BEN BİR HEKİM OLMASAM KOLAY KOLAY KOLAY SİNEMACI OLAMAZDIM
Sinemada kaliteli işlerde yer almasının yaptığı meslekle ilgili olduğunu dile getiren Kesal, “Herkes uçurum kenarında heyecan yaşar ama evine geri döner. Uçurum kenarında sürekli olmanın anksiyetesini hep yaşayamazsınız. Fakat bu tecrübeyi de kaçırmamak lazım. Bir münzeviliği de kutsama ve içselleştirme meselesi, ne tuhaf bir özgüven ne de münzevilikten yanayım. İnatla dünyayı keşfetmeye dair bir iştah ve merak ama dünyaya dair de vazifeleri yerine getirmeye dair bir dikkat. Ben bazen bu konuda kendimi sık sık eleştiririm ve dünya haline fazla mı müptelayım diyorum. Hayır, onlara olan görevimi yerine getirmek bana daha fazla bir özgürlük kazandırıyor. Onlarla ilgili daha fazla vakit kalıyor bana. Ben bir hekim olmasam kolay kolay sinemacı olamazdım. Ekmeğimi kazandığım yer hekimlik mesleği ve bana doğru projeleri seçmek için bir lüks fırsatı sundu. Sadece oradan ekmeğimi kazanmak zorunda değildim. Oraya verdiğim enerji ve hekimlikle ilgili dikkatim bana sinemada daha kolay yol alma vesilesi oldu.
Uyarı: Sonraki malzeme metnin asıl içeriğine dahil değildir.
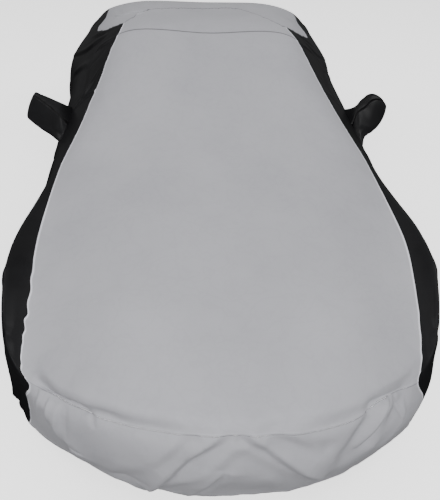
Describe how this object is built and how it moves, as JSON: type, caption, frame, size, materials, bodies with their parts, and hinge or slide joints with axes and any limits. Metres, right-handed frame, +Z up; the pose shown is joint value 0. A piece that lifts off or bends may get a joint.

Dünyada bu ilişkiyi kuramadığı için kaybetmiş çok arkadaşım var” dedi.
KAYBOLMAK KÖTÜ BİR ŞEY DEĞİL, KAYBOLMAKTAN KORKMAMAK LAZIM
Beyhan Budak’ın vazgeçiş ve gereksiz inatla ilgili sözleri üzerine konuşan Ercan Kesal, şöyle konuştu: “Kristof Kolomb'da rastladım, gemiciler yolu kaybettiklerini anladıklarında küreklerini denize bırakırmış. Artık kendilerini neyin beklediğini bilmedikleri için. Bu, benzersiz bir deneyime kişinin kendini hazırlaması gibi aslında. Görüyorsun, Amerika’yı yolu kaybettikleri için buldular. Esas amaçları Hindistan’daki altın ve baharattı fakat Amerika’yı buldular. Kaybolmak kötü bir şey değil ve bundan korkmamak lazım. Bu dünyanın bir çeşit değerleri var. Altın, döviz ve yatırım araçları gibi bir şey. Mesleklerimiz ve bize vaat edilen bir takım konforlar bizi kısıtlıyor. Başımıza gelen sıkıntıları hikâye eden insanlarız biz. Allah’tan bütün bunlar başıma gelmiş. Allah’tan okul değiştirmişim ve politik bir bilinç edinmişim. Sürekli taşınmış ve vazgeçmişim ve bütün bunlar sürekli yaşadığım işler için kaynaklar oluşturdu ki! Çocuklarımız için de böyle bu durum ve bizim başımıza gelen onların başına gelmesin dememeliyiz. Bunlar çocuklarımızın erken olgunlaşmasına vesile olacaktır. Bunu boş vermişlik içinde değil, bir dengede yapmalıyız.”